*Data:*
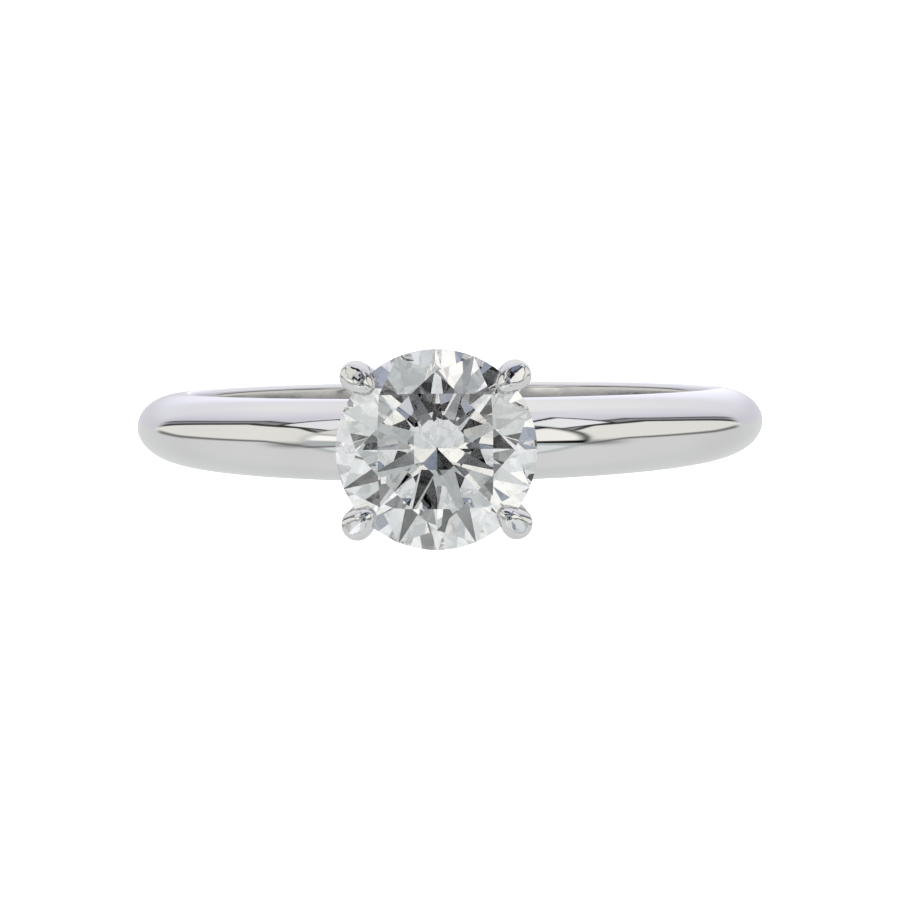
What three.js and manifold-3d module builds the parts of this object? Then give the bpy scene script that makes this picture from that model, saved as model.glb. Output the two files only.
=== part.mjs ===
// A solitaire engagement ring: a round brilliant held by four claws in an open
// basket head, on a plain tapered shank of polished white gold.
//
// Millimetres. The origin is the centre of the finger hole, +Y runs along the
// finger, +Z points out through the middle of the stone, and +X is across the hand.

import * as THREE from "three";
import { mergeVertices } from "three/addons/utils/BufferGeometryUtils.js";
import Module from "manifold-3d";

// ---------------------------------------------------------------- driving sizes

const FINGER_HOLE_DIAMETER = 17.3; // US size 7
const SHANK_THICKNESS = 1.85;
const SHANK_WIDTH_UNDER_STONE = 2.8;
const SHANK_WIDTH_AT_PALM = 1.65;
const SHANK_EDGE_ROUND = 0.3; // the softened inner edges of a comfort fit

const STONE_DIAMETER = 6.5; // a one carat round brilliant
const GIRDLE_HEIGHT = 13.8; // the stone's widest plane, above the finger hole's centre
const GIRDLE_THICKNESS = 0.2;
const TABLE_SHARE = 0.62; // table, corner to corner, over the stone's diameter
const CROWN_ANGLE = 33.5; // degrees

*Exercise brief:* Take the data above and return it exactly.

*Worked solution:*
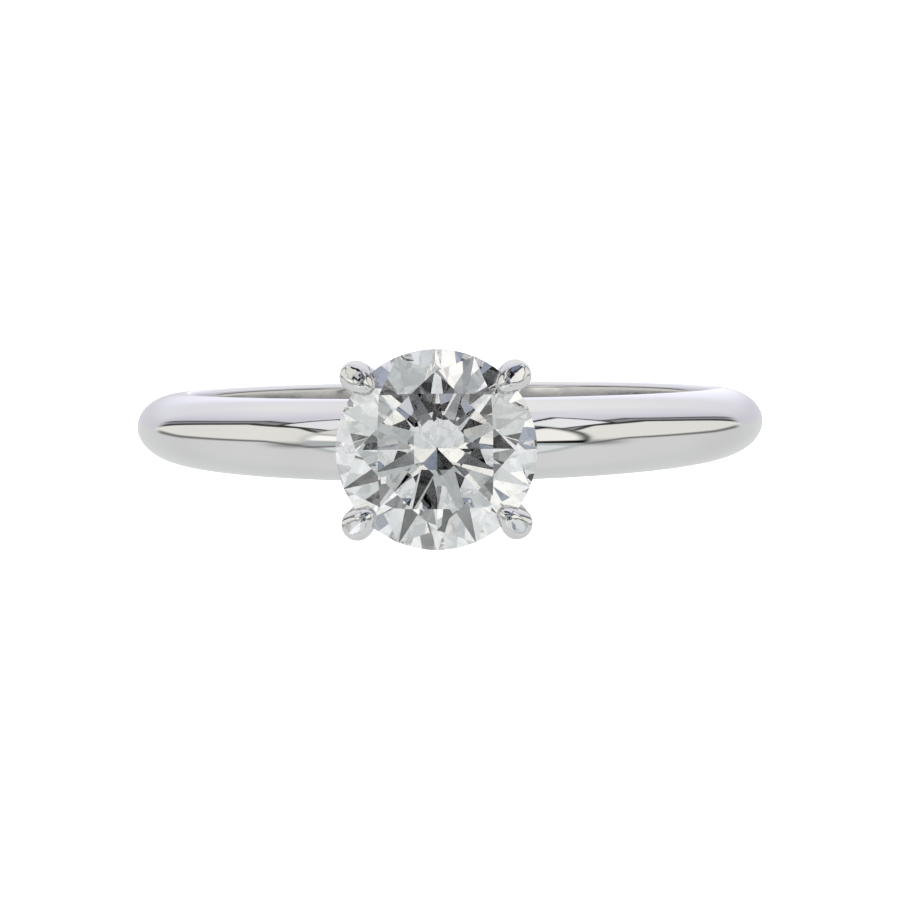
What three.js and manifold-3d module builds the parts of this object? Then give the bpy scene script that makes this picture from that model, saved as model.glb. Output the two files only.
=== part.mjs ===
// A solitaire engagement ring: a round brilliant held by four claws in an open
// basket head, on a plain tapered shank of polished white gold.
//
// Millimetres. The origin is the centre of the finger hole, +Y runs along the
// finger, +Z points out through the middle of the stone, and +X is across the hand.

import * as THREE from "three";
import { mergeVertices } from "three/addons/utils/BufferGeometryUtils.js";
import Module from "manifold-3d";

// ---------------------------------------------------------------- driving sizes

const FINGER_HOLE_DIAMETER = 17.3; // US size 7
const SHANK_THICKNESS = 1.85;
const SHANK_WIDTH_UNDER_STONE = 2.8;
const SHANK_WIDTH_AT_PALM = 1.65;
const SHANK_EDGE_ROUND = 0.3; // the softened inner edges of a comfort fit

const STONE_DIAMETER = 6.5; // a one carat round brilliant
const GIRDLE_HEIGHT = 13.8; // the stone's widest plane, above the finger hole's centre
const GIRDLE_THICKNESS = 0.2;
const TABLE_SHARE = 0.62; // table, corner to corner, over the stone's diameter
const CROWN_ANGLE = 33.5; // degrees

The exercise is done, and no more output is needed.